The CHAIRMAN said he had received the following communications:-

' Sept 8, 1881 – Sheep-station Creek – Mr Longmore (chairman) and gentlemen of the Police Commission, – After reading in one of the Melbourne papers,

Mr Nicolson's statement – that it was not true that his wife came to Beechworth to blast my son John Sherritt's character, when my son was before the commission giving evidence – I went to Beechworth to get a few gentlemen to sign a petition in favour of my son, which I forward to Melbourne. On the day that I went to Beechworth there was an election of shire councillors. Some of the gentlemen I wanted to see were at the elections. The first gentleman that I went to was a JP. I asked him to sign for my son John. He replied by saying, 'Why, I am just after refusing to sign a paper for Mrs Nicolson. I told her that I had nothing to say against any of the Sherritt family, and I won't interfere on either side.' He told me this in confidence. I promised not to mention his name. At the same time, if Mr Nicolson insists in the lie, I shall tell the gentleman's name. He told me that her and her son came up from Melbourne to him, and he would have nothing to do in the matter.
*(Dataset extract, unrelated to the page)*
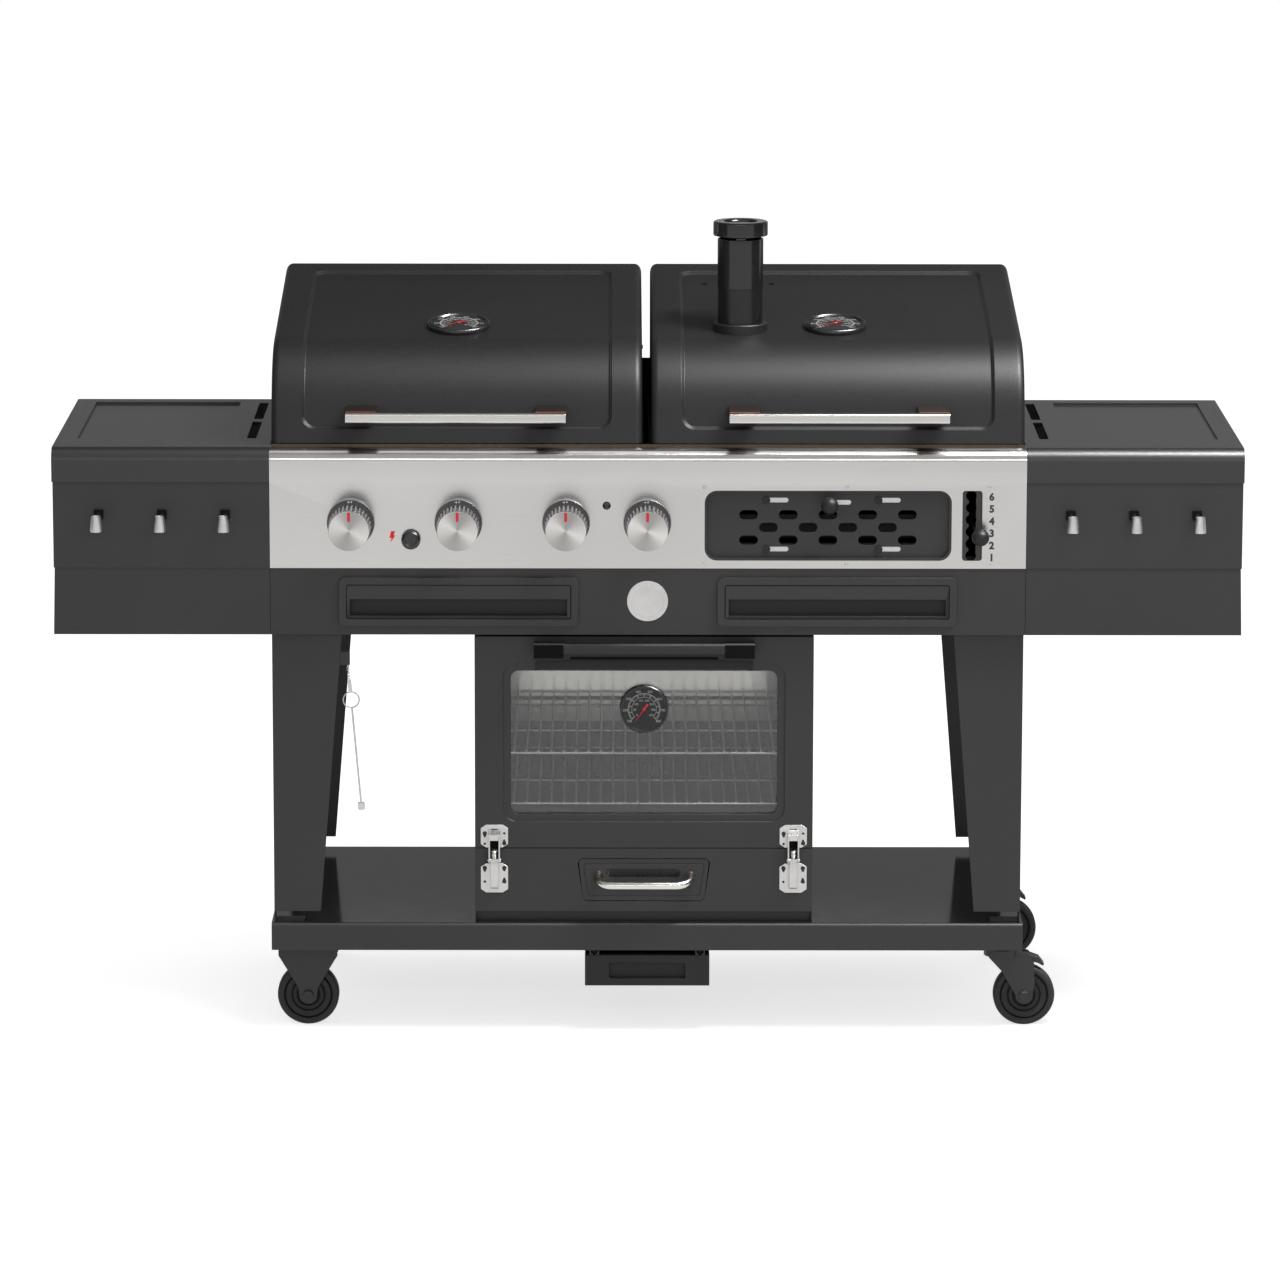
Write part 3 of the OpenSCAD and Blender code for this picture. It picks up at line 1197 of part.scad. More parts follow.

On the same day I went to Mr Dodd, of Beechworth, another JP. He brought me into his office, and told me that there was a man came to him, and wanted him to sign that my son was a rogue. He said he would not sign. I asked Mr Dodd the person's name. He did not tell me. He said he lived outside of Beechworth. I believe if the gentlemen of the commission took the trouble to write to Mr Dodd, I think he would tell them his name, as I think, to the best of my belief, he was acting for Mrs Nicolson.